Q: Is Coinbase Wallet safer than logging in to Coinbase for holding bitcoin?

A: «Safer» depends on the risk you mean. Self-custody eliminates exchange counterparty risk and potential freezes, but it introduces the risk of human error (lost phrase, phishing). For long-term bitcoin storage, many security professionals prefer self-custody with hardware keys. For short-term trading or fiat access, custodial accounts offer convenience at the cost of counterparty exposure.

Q: What’s the real difference between Coinbase consumer login and Coinbase Pro/Exchange?

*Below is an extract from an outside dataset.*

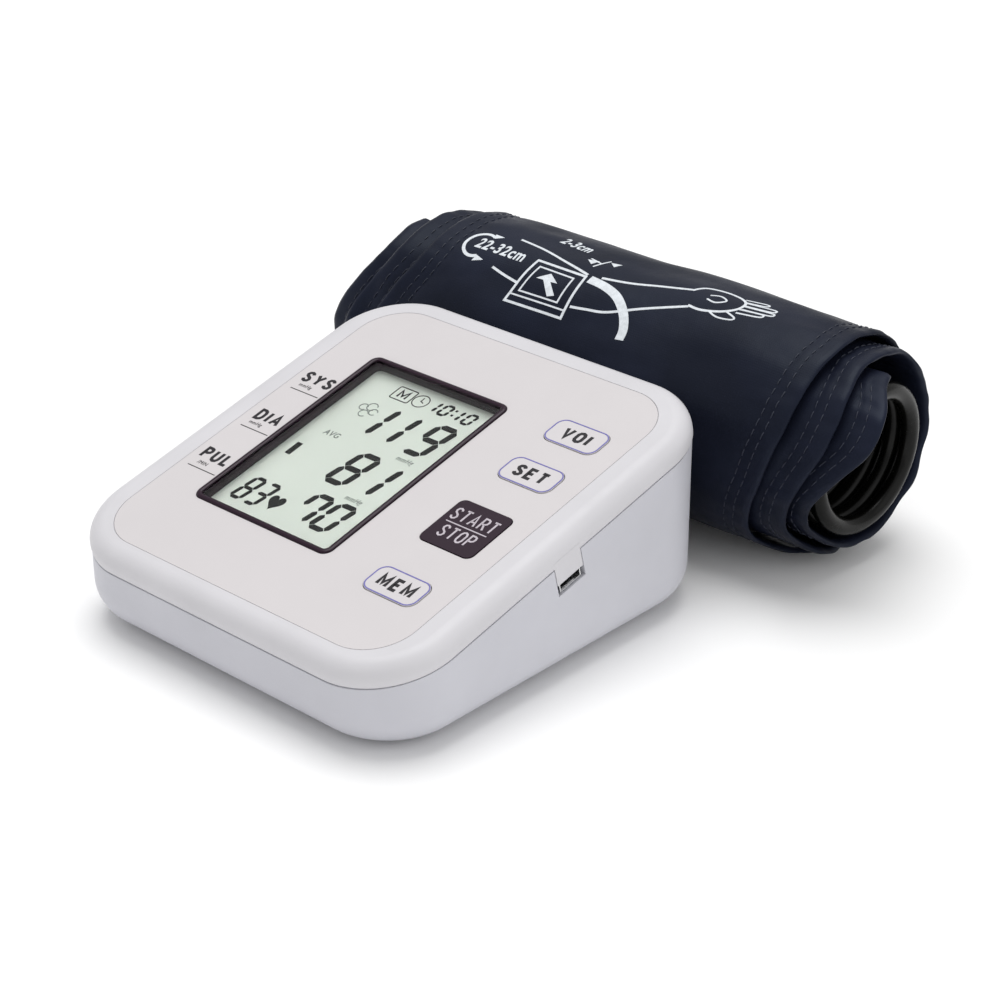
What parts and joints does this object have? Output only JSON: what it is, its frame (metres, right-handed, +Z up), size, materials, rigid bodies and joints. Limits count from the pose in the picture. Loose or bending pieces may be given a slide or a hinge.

A: Mechanically the difference is functionality and execution: Exchange/Pro provides order books, APIs, real-time streams, and tiered fees optimized for active or institutional traders. The underlying custody model may remain custodial, but Exchange adds operational tooling and different fee economics that matter when you execute large or automated strategies.

Q: Can I move bitcoin instantly from Coinbase to Coinbase Wallet?

A: Transfers between custody types are as fast as the on-chain network and any internal crediting systems. Moving BTC to a self-custody wallet requires an on-chain transaction and network confirmation times plus fees. Some transfers inside the same provider are off-chain ledger updates, but for true self-custody settlement you will pay network fees and wait for confirmations.

Q: Are all tokens available on Coinbase Exchange?

A: No. Coinbase lists assets after assessment of legal compliance, technical security, and market demand. Assets with centralized superuser privileges or other serious centralization risks are often rejected. Also, regional availability varies; the Exchange may not support every token for every jurisdiction.

Takeaway: choose by mechanism. Clarify whether your priority is fiat access, low trading friction, or absolute control—and design an operational pattern (hybrid custody, security posture, and monitoring) that matches that priority. The login button is a small click; the custody model you accept with that click is the strategic decision.